EXERCISE AIM —
Could you write out the records below exactly as they appear?
══ RECORDS FOR THE EXERCISE ══
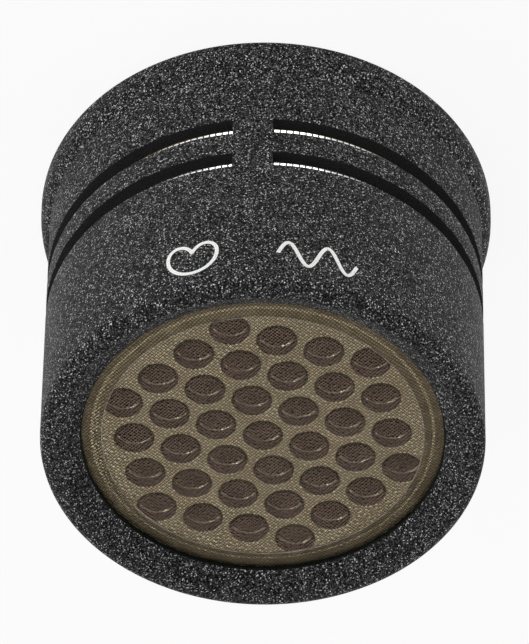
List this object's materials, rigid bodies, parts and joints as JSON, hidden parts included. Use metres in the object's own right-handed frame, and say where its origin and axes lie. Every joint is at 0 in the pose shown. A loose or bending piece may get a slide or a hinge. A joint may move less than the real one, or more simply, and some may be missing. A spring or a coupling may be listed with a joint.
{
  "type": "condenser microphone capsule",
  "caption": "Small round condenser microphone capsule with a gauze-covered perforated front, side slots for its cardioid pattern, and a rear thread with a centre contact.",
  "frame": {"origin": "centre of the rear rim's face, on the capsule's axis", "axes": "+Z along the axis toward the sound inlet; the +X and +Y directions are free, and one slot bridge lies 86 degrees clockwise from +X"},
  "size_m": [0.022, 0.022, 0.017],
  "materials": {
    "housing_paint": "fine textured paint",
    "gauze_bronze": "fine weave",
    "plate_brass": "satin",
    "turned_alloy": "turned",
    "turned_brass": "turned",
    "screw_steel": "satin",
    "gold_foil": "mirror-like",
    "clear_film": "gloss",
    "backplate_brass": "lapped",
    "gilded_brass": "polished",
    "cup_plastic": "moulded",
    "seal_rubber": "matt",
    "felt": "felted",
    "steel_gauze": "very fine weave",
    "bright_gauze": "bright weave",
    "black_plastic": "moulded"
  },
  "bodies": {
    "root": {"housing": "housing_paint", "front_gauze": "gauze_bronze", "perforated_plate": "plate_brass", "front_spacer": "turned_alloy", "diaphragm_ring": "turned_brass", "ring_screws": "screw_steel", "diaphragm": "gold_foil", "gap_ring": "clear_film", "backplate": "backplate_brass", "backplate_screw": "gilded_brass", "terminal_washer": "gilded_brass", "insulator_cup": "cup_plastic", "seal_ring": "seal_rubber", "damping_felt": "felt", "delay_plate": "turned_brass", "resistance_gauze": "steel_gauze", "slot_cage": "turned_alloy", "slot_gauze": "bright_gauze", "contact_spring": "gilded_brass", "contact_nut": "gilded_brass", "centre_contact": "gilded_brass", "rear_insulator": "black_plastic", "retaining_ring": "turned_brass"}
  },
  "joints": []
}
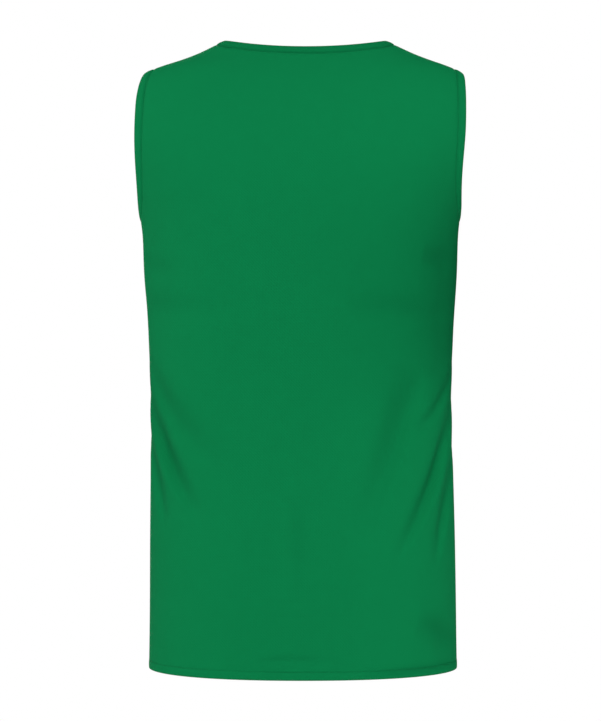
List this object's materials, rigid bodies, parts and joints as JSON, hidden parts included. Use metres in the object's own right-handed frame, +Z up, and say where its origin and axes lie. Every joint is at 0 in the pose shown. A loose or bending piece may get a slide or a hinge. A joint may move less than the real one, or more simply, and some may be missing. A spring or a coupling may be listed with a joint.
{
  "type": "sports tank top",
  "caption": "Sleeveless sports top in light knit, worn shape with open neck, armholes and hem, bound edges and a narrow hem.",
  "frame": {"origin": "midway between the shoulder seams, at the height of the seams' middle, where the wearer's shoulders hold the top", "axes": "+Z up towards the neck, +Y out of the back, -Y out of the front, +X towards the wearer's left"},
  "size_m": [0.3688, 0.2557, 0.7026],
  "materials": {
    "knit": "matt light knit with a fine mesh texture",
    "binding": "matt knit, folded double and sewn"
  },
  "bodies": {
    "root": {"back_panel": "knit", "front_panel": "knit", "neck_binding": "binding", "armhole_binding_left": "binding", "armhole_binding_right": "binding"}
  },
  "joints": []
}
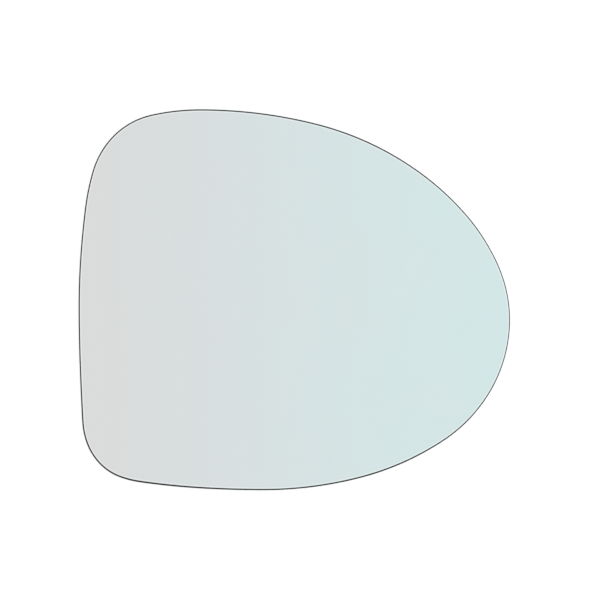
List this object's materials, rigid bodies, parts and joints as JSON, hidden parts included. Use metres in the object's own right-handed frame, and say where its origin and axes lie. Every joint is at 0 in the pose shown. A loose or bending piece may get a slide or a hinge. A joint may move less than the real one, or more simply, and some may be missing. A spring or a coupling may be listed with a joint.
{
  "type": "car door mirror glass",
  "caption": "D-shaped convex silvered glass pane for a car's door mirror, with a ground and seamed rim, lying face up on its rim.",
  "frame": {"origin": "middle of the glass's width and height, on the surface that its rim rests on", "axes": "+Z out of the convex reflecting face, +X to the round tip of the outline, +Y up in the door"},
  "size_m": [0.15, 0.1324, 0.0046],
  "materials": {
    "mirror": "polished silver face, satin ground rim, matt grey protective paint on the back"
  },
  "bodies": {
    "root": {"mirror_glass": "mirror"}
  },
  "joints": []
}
═══
FINAL ANSWER —
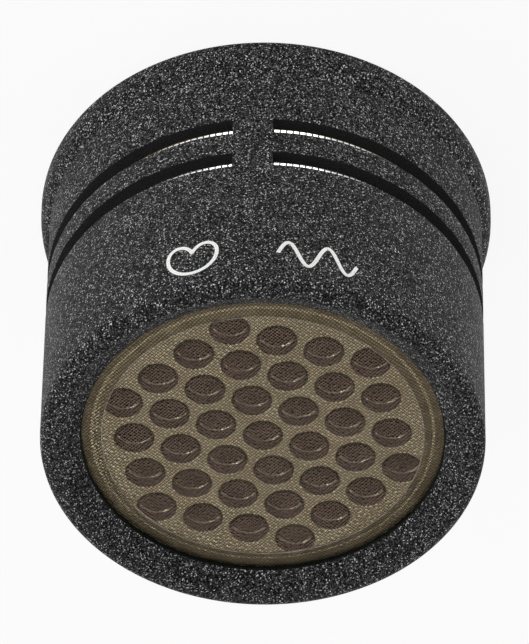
List this object's materials, rigid bodies, parts and joints as JSON, hidden parts included. Use metres in the object's own right-handed frame, and say where its origin and axes lie. Every joint is at 0 in the pose shown. A loose or bending piece may get a slide or a hinge. A joint may move less than the real one, or more simply, and some may be missing. A spring or a coupling may be listed with a joint.
{
  "type": "condenser microphone capsule",
  "caption": "Small round condenser microphone capsule with a gauze-covered perforated front, side slots for its cardioid pattern, and a rear thread with a centre contact.",
  "frame": {"origin": "centre of the rear rim's face, on the capsule's axis", "axes": "+Z along the axis toward the sound inlet; the +X and +Y directions are free, and one slot bridge lies 86 degrees clockwise from +X"},
  "size_m": [0.022, 0.022, 0.017],
  "materials": {
    "housing_paint": "fine textured paint",
    "gauze_bronze": "fine weave",
    "plate_brass": "satin",
    "turned_alloy": "turned",
    "turned_brass": "turned",
    "screw_steel": "satin",
    "gold_foil": "mirror-like",
    "clear_film": "gloss",
    "backplate_brass": "lapped",
    "gilded_brass": "polished",
    "cup_plastic": "moulded",
    "seal_rubber": "matt",
    "felt": "felted",
    "steel_gauze": "very fine weave",
    "bright_gauze": "bright weave",
    "black_plastic": "moulded"
  },
  "bodies": {
    "root": {"housing": "housing_paint", "front_gauze": "gauze_bronze", "perforated_plate": "plate_brass", "front_spacer": "turned_alloy", "diaphragm_ring": "turned_brass", "ring_screws": "screw_steel", "diaphragm": "gold_foil", "gap_ring": "clear_film", "backplate": "backplate_brass", "backplate_screw": "gilded_brass", "terminal_washer": "gilded_brass", "insulator_cup": "cup_plastic", "seal_ring": "seal_rubber", "damping_felt": "felt", "delay_plate": "turned_brass", "resistance_gauze": "steel_gauze", "slot_cage": "turned_alloy", "slot_gauze": "bright_gauze", "contact_spring": "gilded_brass", "contact_nut": "gilded_brass", "centre_contact": "gilded_brass", "rear_insulator": "black_plastic", "retaining_ring": "turned_brass"}
  },
  "joints": []
}
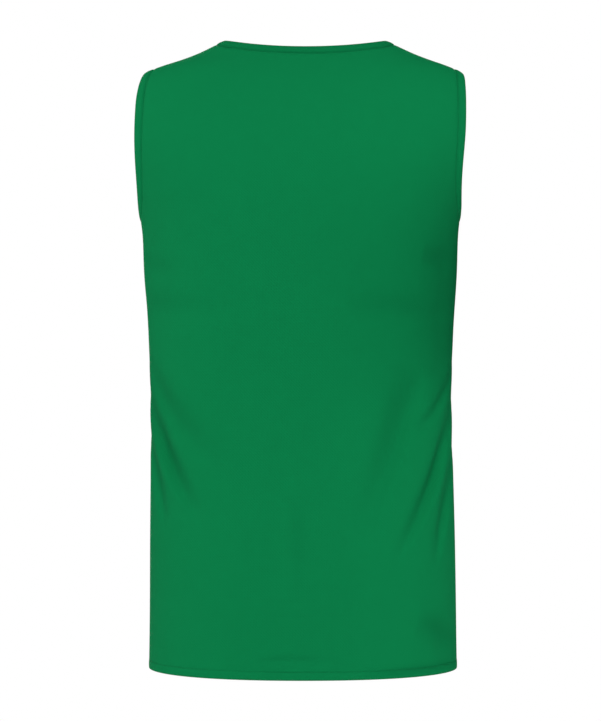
List this object's materials, rigid bodies, parts and joints as JSON, hidden parts included. Use metres in the object's own right-handed frame, +Z up, and say where its origin and axes lie. Every joint is at 0 in the pose shown. A loose or bending piece may get a slide or a hinge. A joint may move less than the real one, or more simply, and some may be missing. A spring or a coupling may be listed with a joint.
{
  "type": "sports tank top",
  "caption": "Sleeveless sports top in light knit, worn shape with open neck, armholes and hem, bound edges and a narrow hem.",
  "frame": {"origin": "midway between the shoulder seams, at the height of the seams' middle, where the wearer's shoulders hold the top", "axes": "+Z up towards the neck, +Y out of the back, -Y out of the front, +X towards the wearer's left"},
  "size_m": [0.3688, 0.2557, 0.7026],
  "materials": {
    "knit": "matt light knit with a fine mesh texture",
    "binding": "matt knit, folded double and sewn"
  },
  "bodies": {
    "root": {"back_panel": "knit", "front_panel": "knit", "neck_binding": "binding", "armhole_binding_left": "binding", "armhole_binding_right": "binding"}
  },
  "joints": []
}
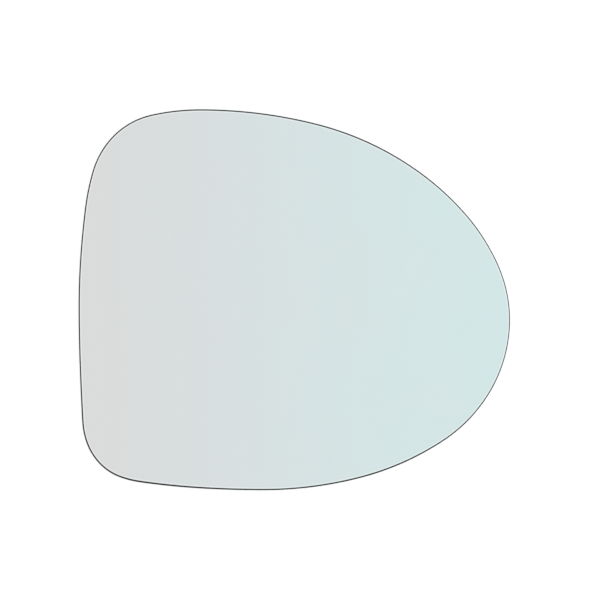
List this object's materials, rigid bodies, parts and joints as JSON, hidden parts included. Use metres in the object's own right-handed frame, and say where its origin and axes lie. Every joint is at 0 in the pose shown. A loose or bending piece may get a slide or a hinge. A joint may move less than the real one, or more simply, and some may be missing. A spring or a coupling may be listed with a joint.
{
  "type": "car door mirror glass",
  "caption": "D-shaped convex silvered glass pane for a car's door mirror, with a ground and seamed rim, lying face up on its rim.",
  "frame": {"origin": "middle of the glass's width and height, on the surface that its rim rests on", "axes": "+Z out of the convex reflecting face, +X to the round tip of the outline, +Y up in the door"},
  "size_m": [0.15, 0.1324, 0.0046],
  "materials": {
    "mirror": "polished silver face, satin ground rim, matt grey protective paint on the back"
  },
  "bodies": {
    "root": {"mirror_glass": "mirror"}
  },
  "joints": []
}